=== DATA IN THIS EXERCISE ===
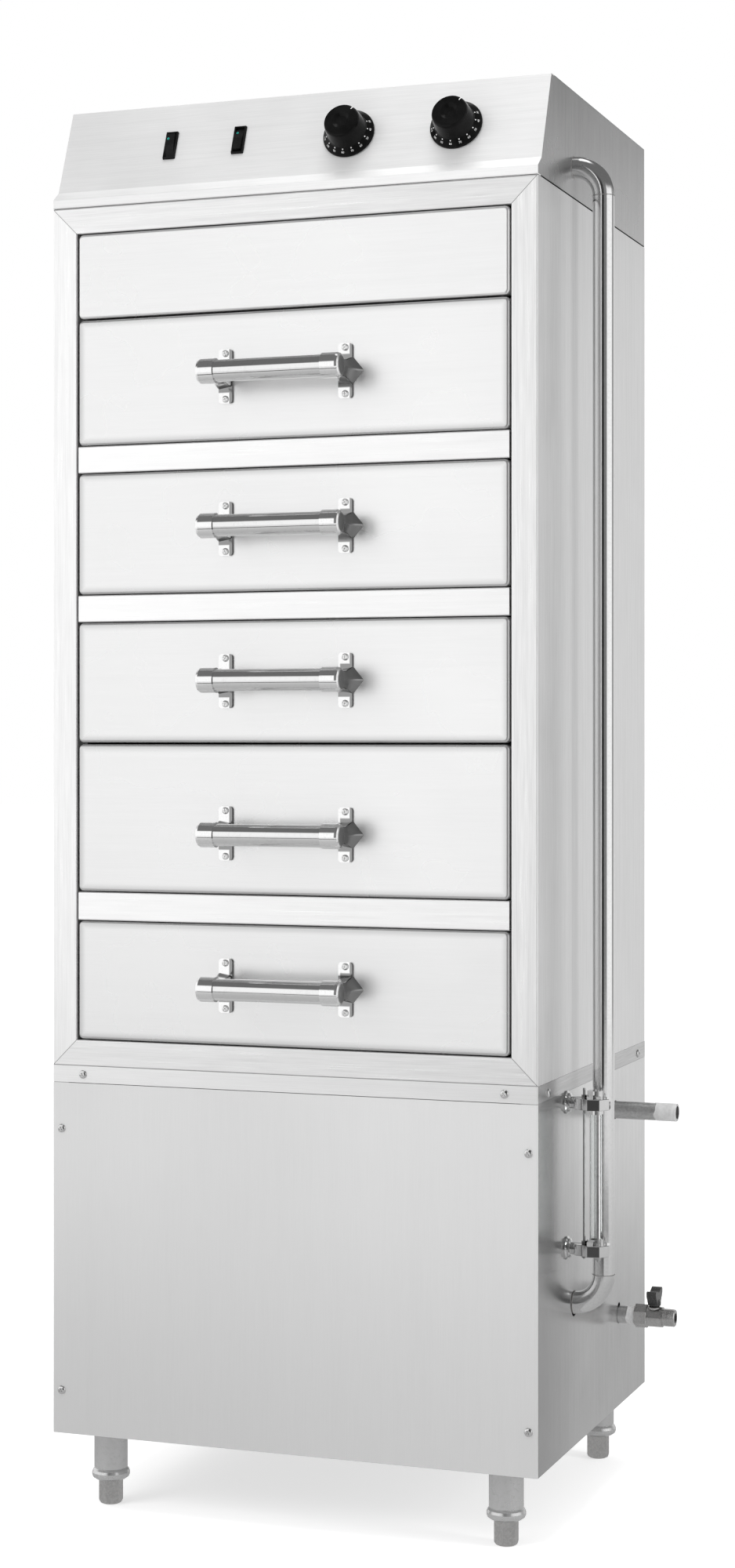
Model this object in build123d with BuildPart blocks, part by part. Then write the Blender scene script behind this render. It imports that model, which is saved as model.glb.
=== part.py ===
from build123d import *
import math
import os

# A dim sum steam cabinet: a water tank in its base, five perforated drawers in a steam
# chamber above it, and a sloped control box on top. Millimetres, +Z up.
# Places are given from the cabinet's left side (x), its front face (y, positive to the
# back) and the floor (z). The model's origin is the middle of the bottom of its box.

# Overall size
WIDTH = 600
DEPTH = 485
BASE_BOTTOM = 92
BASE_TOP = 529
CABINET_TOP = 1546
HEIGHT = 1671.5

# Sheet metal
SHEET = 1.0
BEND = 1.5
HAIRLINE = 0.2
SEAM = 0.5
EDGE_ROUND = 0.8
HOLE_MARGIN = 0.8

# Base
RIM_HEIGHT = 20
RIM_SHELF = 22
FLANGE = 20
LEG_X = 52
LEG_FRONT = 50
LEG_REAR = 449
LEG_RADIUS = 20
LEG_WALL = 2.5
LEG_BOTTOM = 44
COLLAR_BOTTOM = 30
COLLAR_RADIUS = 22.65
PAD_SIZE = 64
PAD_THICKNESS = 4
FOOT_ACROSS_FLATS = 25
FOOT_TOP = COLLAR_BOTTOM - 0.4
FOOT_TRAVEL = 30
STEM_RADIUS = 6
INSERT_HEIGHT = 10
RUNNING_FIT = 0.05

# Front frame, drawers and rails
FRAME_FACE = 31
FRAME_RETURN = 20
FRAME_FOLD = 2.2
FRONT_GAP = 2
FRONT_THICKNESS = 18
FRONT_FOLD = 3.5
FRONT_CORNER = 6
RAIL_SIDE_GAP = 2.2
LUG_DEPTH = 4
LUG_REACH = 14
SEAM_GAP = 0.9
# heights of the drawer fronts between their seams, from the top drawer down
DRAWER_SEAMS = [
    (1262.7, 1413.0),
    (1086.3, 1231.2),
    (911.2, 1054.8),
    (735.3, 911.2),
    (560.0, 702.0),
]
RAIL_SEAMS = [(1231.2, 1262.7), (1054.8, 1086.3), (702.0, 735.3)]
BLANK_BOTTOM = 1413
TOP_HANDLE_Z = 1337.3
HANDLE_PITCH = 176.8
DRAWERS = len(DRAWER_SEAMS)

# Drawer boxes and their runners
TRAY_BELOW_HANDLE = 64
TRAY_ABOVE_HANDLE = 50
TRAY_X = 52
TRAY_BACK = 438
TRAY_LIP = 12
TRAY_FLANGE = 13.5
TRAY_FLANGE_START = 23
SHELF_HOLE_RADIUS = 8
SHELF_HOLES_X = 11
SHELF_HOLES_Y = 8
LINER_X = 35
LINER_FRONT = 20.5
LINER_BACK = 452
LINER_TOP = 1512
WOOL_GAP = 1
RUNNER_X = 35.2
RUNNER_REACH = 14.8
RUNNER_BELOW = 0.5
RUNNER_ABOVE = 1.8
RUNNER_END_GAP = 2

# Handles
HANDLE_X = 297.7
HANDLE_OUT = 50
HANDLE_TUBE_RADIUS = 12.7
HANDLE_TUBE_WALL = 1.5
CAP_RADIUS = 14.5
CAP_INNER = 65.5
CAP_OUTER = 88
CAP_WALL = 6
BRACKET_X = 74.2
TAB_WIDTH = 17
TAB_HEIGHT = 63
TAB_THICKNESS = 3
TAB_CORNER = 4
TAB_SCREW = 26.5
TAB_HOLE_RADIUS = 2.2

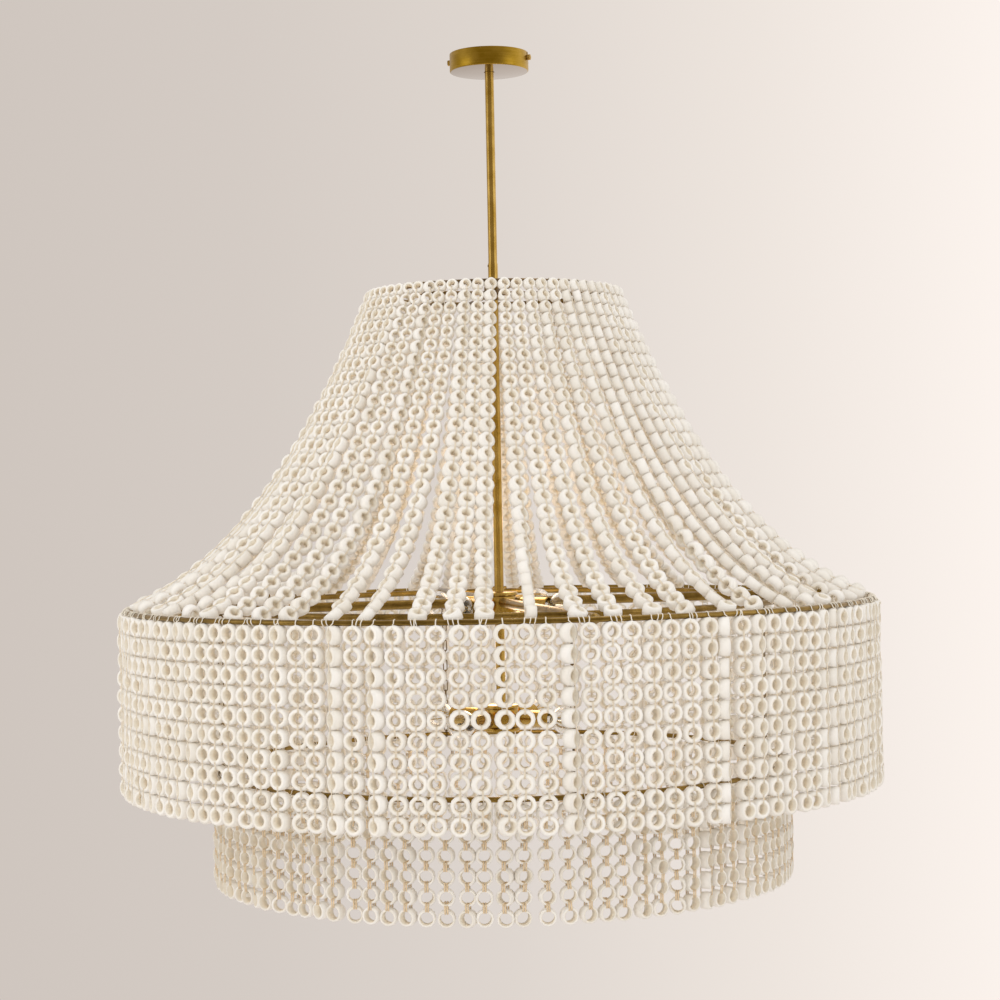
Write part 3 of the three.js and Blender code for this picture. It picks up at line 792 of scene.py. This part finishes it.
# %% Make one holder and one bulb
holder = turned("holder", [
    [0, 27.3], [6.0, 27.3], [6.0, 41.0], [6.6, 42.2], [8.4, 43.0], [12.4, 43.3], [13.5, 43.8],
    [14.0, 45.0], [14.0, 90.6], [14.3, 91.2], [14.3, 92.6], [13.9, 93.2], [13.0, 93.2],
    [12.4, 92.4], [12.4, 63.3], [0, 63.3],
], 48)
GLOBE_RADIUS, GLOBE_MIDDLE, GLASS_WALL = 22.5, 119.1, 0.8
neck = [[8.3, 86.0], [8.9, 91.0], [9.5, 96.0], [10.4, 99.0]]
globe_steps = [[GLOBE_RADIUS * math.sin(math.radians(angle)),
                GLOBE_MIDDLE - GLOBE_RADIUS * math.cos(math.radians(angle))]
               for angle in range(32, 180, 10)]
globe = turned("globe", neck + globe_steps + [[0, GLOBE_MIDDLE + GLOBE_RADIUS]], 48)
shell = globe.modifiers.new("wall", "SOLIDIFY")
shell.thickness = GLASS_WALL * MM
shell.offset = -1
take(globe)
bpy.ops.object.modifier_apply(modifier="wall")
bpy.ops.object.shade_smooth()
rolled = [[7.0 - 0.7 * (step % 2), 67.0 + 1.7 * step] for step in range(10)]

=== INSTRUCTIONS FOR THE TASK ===
Return, word for word, every line from the top of the entries down to the line that holds "RUNNING_FIT = 0.05", both included.

=== SOLUTION TO THE EXERCISE ===
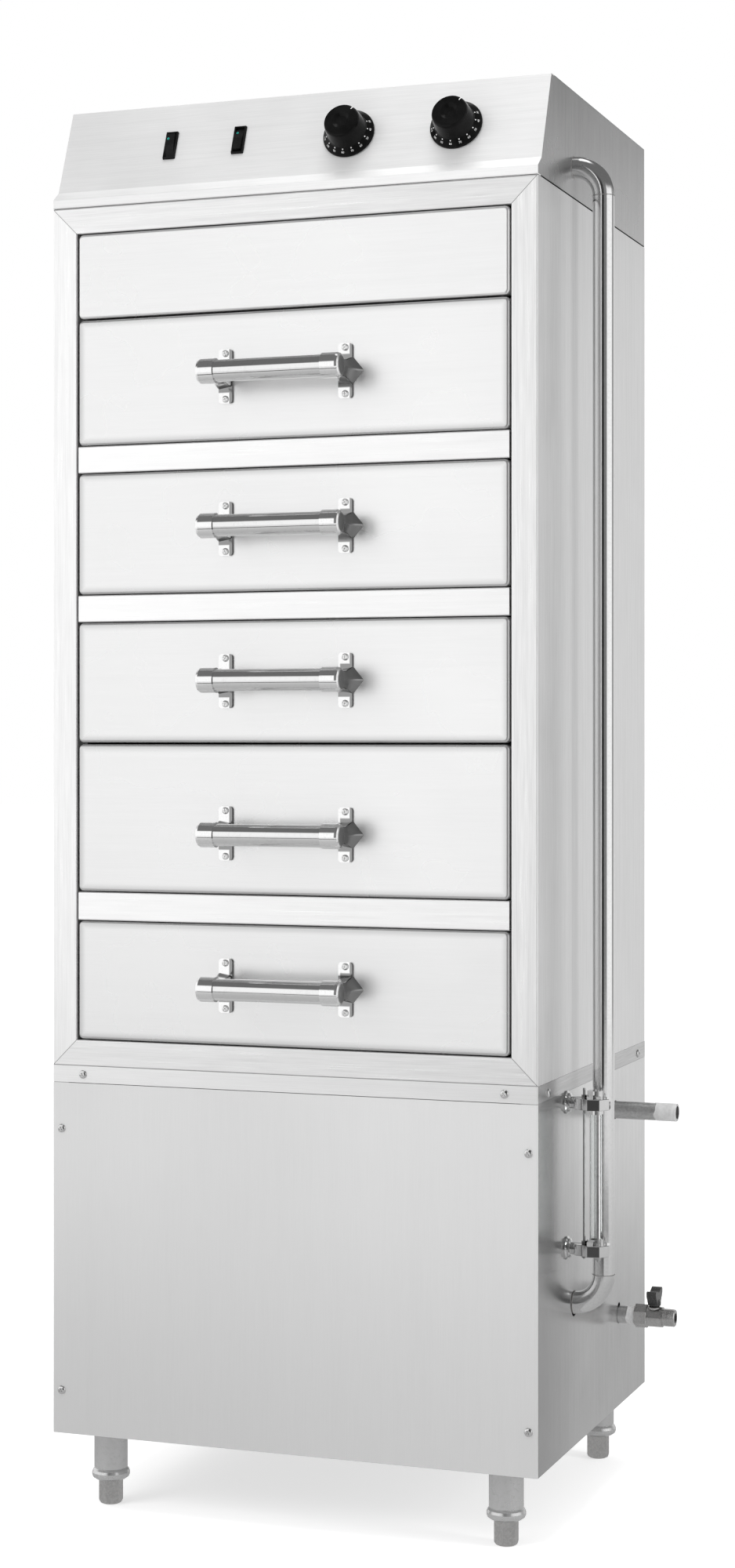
Model this object in build123d with BuildPart blocks, part by part. Then write the Blender scene script behind this render. It imports that model, which is saved as model.glb.
=== part.py ===
from build123d import *
import math
import os

# A dim sum steam cabinet: a water tank in its base, five perforated drawers in a steam
# chamber above it, and a sloped control box on top. Millimetres, +Z up.
# Places are given from the cabinet's left side (x), its front face (y, positive to the
# back) and the floor (z). The model's origin is the middle of the bottom of its box.

# Overall size
WIDTH = 600
DEPTH = 485
BASE_BOTTOM = 92
BASE_TOP = 529
CABINET_TOP = 1546
HEIGHT = 1671.5

# Sheet metal
SHEET = 1.0
BEND = 1.5
HAIRLINE = 0.2
SEAM = 0.5
EDGE_ROUND = 0.8
HOLE_MARGIN = 0.8

# Base
RIM_HEIGHT = 20
RIM_SHELF = 22
FLANGE = 20
LEG_X = 52
LEG_FRONT = 50
LEG_REAR = 449
LEG_RADIUS = 20
LEG_WALL = 2.5
LEG_BOTTOM = 44
COLLAR_BOTTOM = 30
COLLAR_RADIUS = 22.65
PAD_SIZE = 64
PAD_THICKNESS = 4
FOOT_ACROSS_FLATS = 25
FOOT_TOP = COLLAR_BOTTOM - 0.4
FOOT_TRAVEL = 30
STEM_RADIUS = 6
INSERT_HEIGHT = 10
RUNNING_FIT = 0.05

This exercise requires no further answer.